Compliance is not confined to conflict checking at the start of a retainer: it is a culture, not an event, and it depends on a continuing awareness of a changing factual matrix and issues which emerge during the lifecycle of a matter.



The most difficult conflict issues are those which emerge during a matter. Web-testing of a group of senior staff in a City firm found that a significant number had not appreciated that conflict issues extended beyond the client engagement stage.



Be under no illusions, however, whichever category of conflict is involved – we are not concerned with an issue of mere technicality, but one of the most serious and fundamental breaches of duty which can be committed by a solicitor.



First, we need to appreciate that there is a difference between a breach of professional rules and the law on professional liability.

While the Law Society strove to bring the code into line with the law when in consultation before the conflict and confidentiality rules came into force in April 2006, as experience develops of dealing with issues under the code, we may identify areas where one is stricter than the other (and one example is given later).



If so, we have to comply with both: the higher standard will be required to avoid both disciplinary action and professional liability. If the law applies a higher standard than rules 3 or 4, it might however be argued that the core duty in rule 1 to uphold the rule of law effectively modifies rules 3 or 4. The code has the status of secondary legislation, though the guidance notes which accompany it do not.



Against this background, the potential consequences of a breach are:

l Disciplinary action;

l Reputational harm, including adverse publicity;

l Injunctions restraining the firm from acting;

l Damages;

l Inadequate professional service awards (which may be more generous than damages);

l Loss of a client; and

l Written-off costs.



Disciplinary sanctions may include a reprimand, a severe reprimand, a fine, a suspension or striking-off. Costs awards are often substantial.



The £5,000 cap on fines is set to be removed by the Legal Services Bill. Higher fines might be expected where solicitors profit from their breach of the rules, which will generally be easy to prove, if only by being able to charge two clients rather than one.



A particular problem arises from the tendency to judge past conduct by current standards. Conflict problems do not always become apparent immediately – there have been several cases before the Solicitors Disciplinary Tribunal (SDT) involving breaches that occurred even a decade previously.



While the SDT has accepted in a number of cases that the climate in which transactions were conducted was different from those applying at the date of the hearing, that has been of little assistance in the defence.



This emphasises the need to be cautious about relying on exceptions to the rules, and the need to keep a written record of the decision-making process, as there may later be an assumption that the solicitor knew matters which were not in fact known at the time. Where the defence to an allegation of conflict relies on client consent, or on a limited scope of retainer, the clearest of documentary evidence will be required to establish either.

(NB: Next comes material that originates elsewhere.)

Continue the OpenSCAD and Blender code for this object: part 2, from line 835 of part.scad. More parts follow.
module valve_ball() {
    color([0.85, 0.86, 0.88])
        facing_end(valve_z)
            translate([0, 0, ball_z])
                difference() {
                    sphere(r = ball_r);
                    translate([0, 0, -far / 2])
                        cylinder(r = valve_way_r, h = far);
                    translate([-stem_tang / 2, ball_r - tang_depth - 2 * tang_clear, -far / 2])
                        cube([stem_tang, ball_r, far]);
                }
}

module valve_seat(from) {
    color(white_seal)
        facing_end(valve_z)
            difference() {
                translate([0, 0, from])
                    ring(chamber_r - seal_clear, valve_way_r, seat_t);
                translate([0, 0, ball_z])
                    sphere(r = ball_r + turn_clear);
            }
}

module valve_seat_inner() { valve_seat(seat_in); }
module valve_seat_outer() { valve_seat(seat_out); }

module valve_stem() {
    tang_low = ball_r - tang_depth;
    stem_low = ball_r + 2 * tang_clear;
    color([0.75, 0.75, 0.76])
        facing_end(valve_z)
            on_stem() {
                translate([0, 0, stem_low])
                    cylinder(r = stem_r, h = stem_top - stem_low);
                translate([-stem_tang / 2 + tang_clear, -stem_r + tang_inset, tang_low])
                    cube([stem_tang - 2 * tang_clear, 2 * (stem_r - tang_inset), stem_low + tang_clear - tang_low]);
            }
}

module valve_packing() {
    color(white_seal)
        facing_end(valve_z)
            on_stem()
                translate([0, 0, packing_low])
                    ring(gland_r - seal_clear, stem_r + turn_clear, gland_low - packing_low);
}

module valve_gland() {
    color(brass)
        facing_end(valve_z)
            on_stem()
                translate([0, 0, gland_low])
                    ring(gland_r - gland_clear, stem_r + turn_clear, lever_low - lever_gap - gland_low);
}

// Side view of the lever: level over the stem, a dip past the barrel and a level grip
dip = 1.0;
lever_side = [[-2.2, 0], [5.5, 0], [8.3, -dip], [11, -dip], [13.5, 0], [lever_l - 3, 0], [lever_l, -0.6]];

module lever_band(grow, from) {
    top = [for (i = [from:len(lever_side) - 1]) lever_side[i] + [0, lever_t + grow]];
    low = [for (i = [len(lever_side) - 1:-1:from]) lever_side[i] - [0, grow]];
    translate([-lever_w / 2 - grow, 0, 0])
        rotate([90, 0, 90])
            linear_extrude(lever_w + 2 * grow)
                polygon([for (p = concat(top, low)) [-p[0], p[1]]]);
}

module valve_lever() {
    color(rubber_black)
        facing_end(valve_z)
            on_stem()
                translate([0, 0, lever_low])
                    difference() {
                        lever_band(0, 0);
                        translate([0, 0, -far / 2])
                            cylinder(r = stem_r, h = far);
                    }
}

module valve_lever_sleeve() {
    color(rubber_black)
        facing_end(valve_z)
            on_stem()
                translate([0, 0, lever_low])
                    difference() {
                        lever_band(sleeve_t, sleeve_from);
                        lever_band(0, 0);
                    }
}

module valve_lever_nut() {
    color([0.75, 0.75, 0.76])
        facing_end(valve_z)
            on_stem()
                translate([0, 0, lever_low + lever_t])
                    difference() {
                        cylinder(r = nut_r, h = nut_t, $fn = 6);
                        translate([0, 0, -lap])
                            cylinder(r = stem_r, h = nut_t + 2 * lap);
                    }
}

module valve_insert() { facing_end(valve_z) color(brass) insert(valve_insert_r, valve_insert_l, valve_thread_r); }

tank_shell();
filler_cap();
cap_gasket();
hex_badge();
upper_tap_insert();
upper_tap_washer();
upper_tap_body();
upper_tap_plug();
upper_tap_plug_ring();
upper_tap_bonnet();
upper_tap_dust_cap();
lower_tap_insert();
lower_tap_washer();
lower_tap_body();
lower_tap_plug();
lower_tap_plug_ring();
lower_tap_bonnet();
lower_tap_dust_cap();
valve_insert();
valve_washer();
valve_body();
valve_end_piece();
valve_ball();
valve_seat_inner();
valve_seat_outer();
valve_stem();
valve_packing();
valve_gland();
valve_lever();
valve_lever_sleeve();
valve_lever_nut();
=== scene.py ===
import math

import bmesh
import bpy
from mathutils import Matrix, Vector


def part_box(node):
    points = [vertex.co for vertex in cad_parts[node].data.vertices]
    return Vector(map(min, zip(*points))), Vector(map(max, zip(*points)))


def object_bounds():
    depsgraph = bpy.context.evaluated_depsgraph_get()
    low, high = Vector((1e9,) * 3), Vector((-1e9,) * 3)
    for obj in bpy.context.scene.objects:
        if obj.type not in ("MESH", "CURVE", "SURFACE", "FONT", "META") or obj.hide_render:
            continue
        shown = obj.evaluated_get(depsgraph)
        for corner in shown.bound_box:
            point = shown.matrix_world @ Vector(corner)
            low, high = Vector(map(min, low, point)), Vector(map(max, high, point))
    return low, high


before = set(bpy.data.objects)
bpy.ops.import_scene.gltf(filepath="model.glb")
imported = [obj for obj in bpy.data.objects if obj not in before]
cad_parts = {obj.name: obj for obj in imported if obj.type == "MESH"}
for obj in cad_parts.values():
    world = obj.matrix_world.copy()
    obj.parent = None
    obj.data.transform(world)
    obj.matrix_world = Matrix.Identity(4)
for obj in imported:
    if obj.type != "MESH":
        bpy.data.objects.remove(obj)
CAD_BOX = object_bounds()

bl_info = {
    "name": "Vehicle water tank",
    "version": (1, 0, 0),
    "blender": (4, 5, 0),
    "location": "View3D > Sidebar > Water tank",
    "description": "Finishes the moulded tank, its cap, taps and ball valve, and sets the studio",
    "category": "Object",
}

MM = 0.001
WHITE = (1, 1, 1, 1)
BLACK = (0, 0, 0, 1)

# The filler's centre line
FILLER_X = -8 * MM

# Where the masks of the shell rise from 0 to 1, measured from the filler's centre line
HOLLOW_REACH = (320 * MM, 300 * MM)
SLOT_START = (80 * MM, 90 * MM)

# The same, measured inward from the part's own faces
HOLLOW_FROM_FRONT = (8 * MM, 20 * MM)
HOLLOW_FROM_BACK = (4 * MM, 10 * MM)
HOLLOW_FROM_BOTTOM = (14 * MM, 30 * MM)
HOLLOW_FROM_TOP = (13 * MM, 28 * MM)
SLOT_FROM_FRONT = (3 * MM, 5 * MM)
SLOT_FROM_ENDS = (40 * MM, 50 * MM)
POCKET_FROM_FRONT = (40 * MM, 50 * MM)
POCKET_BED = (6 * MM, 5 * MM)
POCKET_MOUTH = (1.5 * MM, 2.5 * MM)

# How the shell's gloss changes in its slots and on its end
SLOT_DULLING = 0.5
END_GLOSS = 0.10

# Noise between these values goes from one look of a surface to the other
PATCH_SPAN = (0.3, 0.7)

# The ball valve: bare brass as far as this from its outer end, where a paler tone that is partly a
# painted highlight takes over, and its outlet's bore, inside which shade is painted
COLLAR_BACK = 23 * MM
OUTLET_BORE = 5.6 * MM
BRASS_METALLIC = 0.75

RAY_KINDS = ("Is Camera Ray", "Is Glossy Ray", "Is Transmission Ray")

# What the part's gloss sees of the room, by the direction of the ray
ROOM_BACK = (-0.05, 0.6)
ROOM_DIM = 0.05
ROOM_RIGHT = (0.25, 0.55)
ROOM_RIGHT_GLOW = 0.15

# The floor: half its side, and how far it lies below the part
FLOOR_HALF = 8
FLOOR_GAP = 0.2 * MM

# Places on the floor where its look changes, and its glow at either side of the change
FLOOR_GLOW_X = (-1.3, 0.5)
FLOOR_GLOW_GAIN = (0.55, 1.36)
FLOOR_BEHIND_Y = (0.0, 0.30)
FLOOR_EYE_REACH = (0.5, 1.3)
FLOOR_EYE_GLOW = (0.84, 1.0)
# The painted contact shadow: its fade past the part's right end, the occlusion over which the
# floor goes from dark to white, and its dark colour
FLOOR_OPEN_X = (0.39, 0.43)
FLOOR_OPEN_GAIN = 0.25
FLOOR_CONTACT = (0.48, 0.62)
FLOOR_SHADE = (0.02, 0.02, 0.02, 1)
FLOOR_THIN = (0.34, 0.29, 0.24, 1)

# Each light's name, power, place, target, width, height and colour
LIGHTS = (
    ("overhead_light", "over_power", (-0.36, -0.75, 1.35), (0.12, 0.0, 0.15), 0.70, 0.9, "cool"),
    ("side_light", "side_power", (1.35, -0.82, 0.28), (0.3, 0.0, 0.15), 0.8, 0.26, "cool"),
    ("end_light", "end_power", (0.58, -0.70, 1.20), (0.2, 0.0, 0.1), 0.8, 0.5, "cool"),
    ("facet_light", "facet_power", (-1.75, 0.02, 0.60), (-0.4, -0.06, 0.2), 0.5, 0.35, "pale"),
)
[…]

While breaches may often only result in sanctions where clients complain, that is not invariably the case. The SRA may, for example, investigate on its own initiative, or come across a breach on a routine practice standards unit inspection.



The recent case of Connolly v Law Society [2007] EWHC 1175 (Admin) demonstrates the importance of documenting the decision-making process. The solicitor had, among many other disciplinary offences, acted in litigation against a family company in which another client had a substantial interest.

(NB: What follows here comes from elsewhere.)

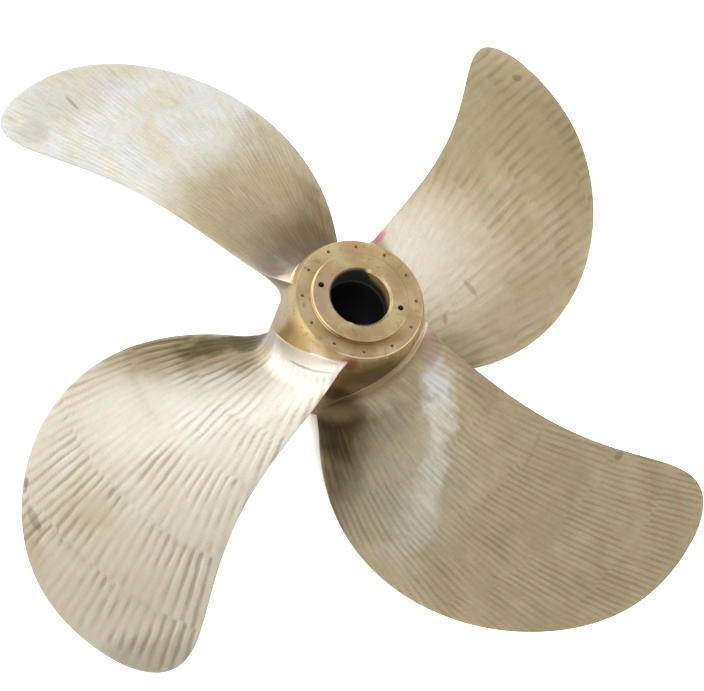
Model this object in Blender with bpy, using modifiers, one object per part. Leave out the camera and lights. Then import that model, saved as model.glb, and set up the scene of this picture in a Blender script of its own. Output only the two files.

The significant point in the decision is that the SDT accepted that the existence of a conflict of interest is a question of professional judgement. On appeal, the High Court accepted that ‘the honest and genuine decision of a solicitor on a question of professional judgement does not give rise to a disciplinary offence’, though it accepted the SDT’s finding on the facts that there was a significant risk of a conflict of interest and the disciplinary charge was made out.



The possibility of a defence to what might have seemed to be a strict liability charge of acting in a conflict therefore reinforces the need to keep a documented audit trail of decision-making processes.



Firms will also need to consider the business continuity planning requirements of the code – an area where the majority of the profession are unlikely to be compliant.



The guidance to the rule is rather lacking, being more relevant to the outgoing provisions, which required little more than that a sole practitioner should have a will, not that any were known to have been disciplined for failing to do so. A model policy with guidance is expected from the Law Society shortly.



From my experience of advising City firms, it is clear that many are treating the code seriously. By way of example, a group of 16 are engaged in producing an e-learning course in risk management, and many are undertaking extensive reviews of their processes, particularly conflicts and client engagement, with a number undertaking risk audits to assess levels of compliance.



Risk audits need to test not only the procedures, however, but what staff are doing. Law firms have a real problem with file audit but that is a topic for another article.



So what of the enforcement regime? We are told by the SRA that there will be a light touch and it could be said that apart from expressing the rules in a more logical, plain English format, little of substance has changed. However, the SRA will be under pressure to demonstrate that it can deliver as a fully-fledged regulator, and can be expected to do its best to deliver.



What will also make the task of compliance harder is the move to a principles-based approach, similar to that in the financial services sector, where nearly half the respondents to a recent KPMG survey thought the move to principles-based regulation would lead to a greater risk of enforcement action by the Financial Services Authority. We have been warned.